### GIVEN ENTRIES
+ + + +
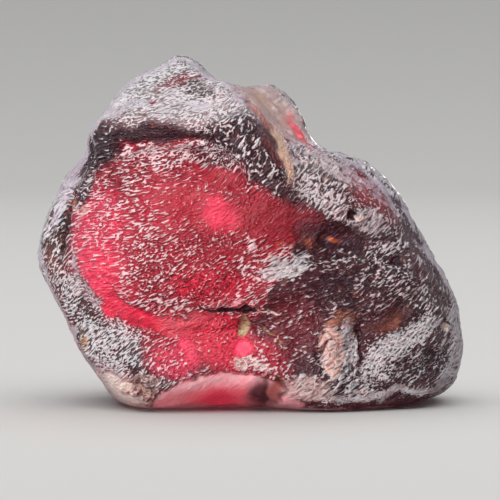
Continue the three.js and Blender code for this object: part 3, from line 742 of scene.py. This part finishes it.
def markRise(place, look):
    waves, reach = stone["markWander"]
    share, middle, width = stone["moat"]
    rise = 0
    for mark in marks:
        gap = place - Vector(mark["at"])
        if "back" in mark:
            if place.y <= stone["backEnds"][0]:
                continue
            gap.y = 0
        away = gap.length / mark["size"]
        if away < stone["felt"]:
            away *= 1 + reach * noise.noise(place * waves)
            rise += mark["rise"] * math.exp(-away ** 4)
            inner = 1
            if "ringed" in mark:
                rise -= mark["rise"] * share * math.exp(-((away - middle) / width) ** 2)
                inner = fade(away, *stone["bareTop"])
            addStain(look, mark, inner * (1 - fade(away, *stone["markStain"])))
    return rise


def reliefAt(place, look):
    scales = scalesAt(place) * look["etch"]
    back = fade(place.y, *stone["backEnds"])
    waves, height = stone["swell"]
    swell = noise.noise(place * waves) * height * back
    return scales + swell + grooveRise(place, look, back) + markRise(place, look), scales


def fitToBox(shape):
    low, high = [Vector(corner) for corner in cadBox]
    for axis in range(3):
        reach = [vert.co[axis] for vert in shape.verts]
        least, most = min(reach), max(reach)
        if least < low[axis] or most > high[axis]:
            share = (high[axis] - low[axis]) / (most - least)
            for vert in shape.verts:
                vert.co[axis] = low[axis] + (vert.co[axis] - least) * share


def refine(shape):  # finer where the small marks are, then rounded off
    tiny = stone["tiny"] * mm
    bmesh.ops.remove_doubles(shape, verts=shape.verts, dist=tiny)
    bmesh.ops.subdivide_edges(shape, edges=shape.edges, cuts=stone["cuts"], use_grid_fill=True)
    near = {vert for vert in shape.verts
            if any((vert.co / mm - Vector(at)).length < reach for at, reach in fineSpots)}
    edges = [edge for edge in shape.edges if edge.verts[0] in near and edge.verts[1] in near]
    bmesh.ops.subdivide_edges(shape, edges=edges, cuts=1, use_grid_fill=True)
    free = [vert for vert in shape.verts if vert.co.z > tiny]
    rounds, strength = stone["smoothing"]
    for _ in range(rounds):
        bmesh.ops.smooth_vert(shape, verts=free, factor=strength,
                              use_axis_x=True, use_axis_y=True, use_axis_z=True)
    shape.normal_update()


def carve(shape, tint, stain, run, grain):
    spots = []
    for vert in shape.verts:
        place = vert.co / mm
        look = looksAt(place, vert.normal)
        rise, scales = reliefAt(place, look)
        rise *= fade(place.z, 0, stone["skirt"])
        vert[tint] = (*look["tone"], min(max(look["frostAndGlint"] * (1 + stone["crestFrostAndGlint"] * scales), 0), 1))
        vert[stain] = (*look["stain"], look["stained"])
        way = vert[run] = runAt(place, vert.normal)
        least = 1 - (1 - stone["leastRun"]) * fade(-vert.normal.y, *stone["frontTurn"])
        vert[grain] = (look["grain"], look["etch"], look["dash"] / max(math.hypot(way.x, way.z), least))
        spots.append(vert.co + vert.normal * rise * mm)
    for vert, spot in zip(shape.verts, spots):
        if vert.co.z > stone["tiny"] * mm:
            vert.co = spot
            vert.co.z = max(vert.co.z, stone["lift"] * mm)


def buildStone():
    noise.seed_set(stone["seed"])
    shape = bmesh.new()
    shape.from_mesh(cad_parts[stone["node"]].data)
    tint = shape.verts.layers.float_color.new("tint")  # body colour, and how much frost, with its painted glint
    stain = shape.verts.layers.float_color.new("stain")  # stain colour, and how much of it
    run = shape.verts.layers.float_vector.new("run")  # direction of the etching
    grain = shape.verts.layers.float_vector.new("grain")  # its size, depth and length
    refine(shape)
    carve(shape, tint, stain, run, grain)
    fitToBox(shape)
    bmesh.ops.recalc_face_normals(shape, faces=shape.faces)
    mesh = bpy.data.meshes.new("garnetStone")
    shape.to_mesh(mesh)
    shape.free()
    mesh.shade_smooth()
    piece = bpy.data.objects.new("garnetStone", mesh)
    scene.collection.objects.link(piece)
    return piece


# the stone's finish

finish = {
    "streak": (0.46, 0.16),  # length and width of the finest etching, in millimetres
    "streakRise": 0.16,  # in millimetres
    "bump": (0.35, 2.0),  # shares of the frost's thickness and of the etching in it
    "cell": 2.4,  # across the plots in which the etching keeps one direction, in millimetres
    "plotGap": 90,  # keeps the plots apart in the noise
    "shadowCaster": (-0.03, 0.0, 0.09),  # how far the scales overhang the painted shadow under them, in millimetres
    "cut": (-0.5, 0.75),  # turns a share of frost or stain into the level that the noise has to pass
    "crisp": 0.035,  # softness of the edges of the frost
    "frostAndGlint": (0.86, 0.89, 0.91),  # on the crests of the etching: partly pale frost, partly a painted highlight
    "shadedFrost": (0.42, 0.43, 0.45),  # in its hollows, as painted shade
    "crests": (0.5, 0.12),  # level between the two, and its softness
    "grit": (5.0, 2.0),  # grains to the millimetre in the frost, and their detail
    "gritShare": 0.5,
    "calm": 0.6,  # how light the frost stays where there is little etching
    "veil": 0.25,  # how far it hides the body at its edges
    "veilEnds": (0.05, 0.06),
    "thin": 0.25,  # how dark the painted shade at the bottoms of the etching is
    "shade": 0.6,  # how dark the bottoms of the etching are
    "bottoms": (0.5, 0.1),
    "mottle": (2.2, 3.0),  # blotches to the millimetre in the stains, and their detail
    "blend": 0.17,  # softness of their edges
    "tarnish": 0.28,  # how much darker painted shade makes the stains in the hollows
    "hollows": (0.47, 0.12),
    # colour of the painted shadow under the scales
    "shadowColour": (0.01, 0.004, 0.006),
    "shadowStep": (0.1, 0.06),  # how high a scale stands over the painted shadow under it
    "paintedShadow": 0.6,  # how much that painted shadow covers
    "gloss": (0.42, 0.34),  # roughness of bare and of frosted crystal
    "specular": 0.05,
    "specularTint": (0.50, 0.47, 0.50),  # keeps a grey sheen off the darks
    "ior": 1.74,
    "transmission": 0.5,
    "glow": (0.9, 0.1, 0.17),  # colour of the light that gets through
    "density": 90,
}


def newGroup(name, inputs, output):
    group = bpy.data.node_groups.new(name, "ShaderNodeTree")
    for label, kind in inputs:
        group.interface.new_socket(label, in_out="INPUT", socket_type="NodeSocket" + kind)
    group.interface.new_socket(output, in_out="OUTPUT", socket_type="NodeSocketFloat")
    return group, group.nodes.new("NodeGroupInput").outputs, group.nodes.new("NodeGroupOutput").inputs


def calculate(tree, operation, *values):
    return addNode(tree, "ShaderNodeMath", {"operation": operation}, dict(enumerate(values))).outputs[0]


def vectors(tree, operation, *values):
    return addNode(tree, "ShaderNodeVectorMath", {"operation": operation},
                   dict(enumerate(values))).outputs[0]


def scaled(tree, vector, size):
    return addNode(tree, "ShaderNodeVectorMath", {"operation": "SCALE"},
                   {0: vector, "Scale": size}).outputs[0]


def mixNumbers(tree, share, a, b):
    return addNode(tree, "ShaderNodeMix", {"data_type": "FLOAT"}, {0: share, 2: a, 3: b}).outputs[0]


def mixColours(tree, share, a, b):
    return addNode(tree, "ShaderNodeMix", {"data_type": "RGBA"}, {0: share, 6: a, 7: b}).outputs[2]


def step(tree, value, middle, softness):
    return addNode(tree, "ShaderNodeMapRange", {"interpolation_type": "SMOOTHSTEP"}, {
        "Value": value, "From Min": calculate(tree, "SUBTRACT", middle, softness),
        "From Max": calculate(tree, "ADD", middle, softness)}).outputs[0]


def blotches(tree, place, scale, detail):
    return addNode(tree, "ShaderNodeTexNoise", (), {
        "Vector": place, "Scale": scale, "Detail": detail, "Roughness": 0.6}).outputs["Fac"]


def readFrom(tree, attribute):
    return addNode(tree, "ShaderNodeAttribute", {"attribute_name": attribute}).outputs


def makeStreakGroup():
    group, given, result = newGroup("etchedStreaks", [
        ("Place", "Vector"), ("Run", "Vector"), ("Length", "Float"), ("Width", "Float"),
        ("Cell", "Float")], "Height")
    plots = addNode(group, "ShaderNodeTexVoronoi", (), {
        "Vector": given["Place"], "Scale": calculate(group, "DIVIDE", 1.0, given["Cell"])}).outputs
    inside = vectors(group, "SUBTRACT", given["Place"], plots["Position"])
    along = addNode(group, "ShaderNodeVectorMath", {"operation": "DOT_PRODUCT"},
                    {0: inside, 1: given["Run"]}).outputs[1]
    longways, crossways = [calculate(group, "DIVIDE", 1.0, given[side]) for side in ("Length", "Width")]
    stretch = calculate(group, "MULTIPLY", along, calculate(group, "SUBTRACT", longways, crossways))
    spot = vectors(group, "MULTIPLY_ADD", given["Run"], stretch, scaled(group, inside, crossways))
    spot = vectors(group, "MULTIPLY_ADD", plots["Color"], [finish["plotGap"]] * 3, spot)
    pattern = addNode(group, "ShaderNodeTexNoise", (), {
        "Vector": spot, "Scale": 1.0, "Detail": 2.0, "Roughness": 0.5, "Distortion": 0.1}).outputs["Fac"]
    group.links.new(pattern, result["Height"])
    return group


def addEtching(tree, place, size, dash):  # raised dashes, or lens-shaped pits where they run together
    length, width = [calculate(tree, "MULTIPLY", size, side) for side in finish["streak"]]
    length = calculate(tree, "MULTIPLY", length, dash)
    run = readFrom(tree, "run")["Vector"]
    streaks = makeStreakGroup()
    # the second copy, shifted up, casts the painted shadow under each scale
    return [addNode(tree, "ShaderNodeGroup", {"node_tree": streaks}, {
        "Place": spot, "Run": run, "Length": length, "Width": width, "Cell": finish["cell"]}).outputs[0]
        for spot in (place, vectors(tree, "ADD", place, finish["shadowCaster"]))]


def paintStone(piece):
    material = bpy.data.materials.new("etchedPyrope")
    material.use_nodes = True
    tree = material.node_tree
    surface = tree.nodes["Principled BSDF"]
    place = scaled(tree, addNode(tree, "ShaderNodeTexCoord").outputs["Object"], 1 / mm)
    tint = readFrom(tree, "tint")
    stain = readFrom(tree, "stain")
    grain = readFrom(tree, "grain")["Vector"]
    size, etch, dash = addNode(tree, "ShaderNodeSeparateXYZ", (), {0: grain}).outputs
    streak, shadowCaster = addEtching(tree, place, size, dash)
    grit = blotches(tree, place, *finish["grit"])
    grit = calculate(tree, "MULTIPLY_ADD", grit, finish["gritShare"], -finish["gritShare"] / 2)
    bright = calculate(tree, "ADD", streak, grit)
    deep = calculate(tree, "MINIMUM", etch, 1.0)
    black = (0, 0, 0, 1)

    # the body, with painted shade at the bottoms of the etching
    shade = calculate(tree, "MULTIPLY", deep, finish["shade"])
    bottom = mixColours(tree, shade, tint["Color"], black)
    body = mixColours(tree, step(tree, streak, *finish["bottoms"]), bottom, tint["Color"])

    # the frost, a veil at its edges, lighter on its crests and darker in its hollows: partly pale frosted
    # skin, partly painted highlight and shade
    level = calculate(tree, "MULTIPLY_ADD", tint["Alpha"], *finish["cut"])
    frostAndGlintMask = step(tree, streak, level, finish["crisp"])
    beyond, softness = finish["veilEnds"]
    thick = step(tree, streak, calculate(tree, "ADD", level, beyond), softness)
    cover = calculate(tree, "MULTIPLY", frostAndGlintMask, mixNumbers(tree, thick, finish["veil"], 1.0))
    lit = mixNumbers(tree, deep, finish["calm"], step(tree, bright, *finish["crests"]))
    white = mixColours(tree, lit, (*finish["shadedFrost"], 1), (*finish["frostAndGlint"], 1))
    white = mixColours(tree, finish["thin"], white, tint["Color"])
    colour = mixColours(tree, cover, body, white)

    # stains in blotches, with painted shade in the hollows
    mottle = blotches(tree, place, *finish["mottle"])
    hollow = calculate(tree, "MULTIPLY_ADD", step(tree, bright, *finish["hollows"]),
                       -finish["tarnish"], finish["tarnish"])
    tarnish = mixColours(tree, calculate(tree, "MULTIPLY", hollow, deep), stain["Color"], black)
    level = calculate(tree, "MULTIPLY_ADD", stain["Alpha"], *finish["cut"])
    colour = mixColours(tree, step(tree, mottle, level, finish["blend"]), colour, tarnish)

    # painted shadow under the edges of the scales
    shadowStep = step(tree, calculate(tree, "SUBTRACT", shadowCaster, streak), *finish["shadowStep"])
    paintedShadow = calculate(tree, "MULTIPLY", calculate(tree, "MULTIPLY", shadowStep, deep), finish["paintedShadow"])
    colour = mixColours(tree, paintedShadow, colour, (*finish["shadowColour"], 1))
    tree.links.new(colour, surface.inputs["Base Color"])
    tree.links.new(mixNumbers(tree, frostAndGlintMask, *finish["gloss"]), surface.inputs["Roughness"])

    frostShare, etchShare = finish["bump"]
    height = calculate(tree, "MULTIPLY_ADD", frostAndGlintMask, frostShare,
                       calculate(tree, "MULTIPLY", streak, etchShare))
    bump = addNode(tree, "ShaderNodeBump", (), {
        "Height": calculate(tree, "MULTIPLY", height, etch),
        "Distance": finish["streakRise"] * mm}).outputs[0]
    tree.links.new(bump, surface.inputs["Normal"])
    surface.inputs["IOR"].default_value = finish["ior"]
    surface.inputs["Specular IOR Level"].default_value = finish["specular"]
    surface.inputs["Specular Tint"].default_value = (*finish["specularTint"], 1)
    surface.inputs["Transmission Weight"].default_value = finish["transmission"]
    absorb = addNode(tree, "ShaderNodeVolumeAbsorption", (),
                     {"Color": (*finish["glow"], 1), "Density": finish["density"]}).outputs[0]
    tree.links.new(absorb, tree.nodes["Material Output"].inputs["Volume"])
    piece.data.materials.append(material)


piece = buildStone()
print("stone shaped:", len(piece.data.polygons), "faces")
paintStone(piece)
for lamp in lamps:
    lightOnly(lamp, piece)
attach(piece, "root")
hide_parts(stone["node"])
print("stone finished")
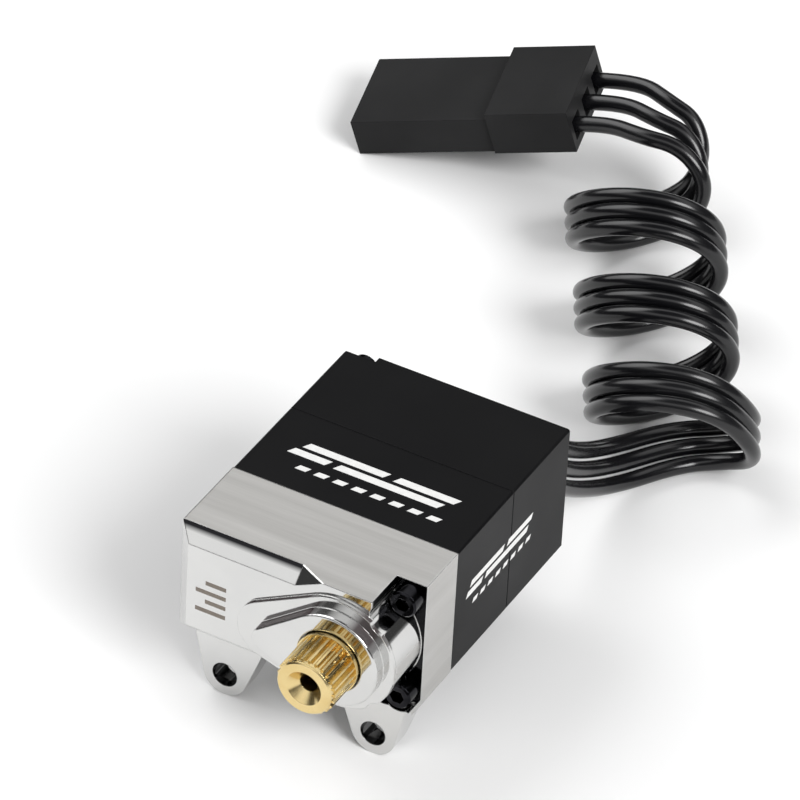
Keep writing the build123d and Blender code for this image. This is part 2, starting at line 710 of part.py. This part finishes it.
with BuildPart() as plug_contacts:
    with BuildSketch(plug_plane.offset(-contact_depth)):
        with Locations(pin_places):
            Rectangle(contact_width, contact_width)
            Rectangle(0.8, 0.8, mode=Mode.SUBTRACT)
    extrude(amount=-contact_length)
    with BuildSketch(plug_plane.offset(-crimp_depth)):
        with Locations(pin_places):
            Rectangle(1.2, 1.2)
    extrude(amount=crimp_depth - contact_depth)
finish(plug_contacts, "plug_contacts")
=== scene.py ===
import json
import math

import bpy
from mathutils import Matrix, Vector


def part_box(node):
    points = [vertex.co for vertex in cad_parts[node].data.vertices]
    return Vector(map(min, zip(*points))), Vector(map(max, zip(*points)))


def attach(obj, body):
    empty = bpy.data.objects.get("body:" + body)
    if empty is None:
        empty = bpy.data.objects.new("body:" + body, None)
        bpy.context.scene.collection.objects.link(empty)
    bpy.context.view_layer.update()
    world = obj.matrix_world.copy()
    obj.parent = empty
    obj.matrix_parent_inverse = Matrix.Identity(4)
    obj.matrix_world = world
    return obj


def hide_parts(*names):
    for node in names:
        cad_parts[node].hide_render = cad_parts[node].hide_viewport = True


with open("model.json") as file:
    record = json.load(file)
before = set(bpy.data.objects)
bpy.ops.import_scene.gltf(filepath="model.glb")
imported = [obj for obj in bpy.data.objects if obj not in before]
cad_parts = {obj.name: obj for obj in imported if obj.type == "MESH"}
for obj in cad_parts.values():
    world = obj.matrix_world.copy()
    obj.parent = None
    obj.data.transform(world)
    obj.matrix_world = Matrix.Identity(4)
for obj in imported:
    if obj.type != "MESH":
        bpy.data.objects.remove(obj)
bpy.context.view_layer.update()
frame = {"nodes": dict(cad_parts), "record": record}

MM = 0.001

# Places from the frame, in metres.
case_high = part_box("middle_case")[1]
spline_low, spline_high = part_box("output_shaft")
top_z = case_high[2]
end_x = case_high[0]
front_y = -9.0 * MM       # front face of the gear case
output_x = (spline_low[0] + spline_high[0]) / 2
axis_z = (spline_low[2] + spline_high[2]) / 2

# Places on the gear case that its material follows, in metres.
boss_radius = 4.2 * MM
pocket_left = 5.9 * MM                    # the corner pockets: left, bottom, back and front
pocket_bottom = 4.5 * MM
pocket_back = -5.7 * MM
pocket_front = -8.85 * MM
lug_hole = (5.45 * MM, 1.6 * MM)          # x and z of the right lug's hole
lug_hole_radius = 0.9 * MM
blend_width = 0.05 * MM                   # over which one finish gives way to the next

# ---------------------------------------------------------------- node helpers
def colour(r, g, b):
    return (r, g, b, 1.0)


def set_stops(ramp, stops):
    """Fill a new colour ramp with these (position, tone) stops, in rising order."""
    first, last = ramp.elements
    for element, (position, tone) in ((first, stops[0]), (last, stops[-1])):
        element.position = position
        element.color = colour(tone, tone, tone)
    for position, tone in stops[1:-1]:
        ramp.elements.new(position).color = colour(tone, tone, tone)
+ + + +
The lines from the one containing "Rectangle(0.8, 0.8, mode=Mode.SUBTRACT)" to the one containing "for node in", both included, are to be extracted exactly; give no other line.

### RESPONSE TO THE TASK
            Rectangle(0.8, 0.8, mode=Mode.SUBTRACT)
    extrude(amount=-contact_length)
    with BuildSketch(plug_plane.offset(-crimp_depth)):
        with Locations(pin_places):
            Rectangle(1.2, 1.2)
    extrude(amount=crimp_depth - contact_depth)
finish(plug_contacts, "plug_contacts")
=== scene.py ===
import json
import math

import bpy
from mathutils import Matrix, Vector


def part_box(node):
    points = [vertex.co for vertex in cad_parts[node].data.vertices]
    return Vector(map(min, zip(*points))), Vector(map(max, zip(*points)))


def attach(obj, body):
    empty = bpy.data.objects.get("body:" + body)
    if empty is None:
        empty = bpy.data.objects.new("body:" + body, None)
        bpy.context.scene.collection.objects.link(empty)
    bpy.context.view_layer.update()
    world = obj.matrix_world.copy()
    obj.parent = empty
    obj.matrix_parent_inverse = Matrix.Identity(4)
    obj.matrix_world = world
    return obj


def hide_parts(*names):
    for node in names:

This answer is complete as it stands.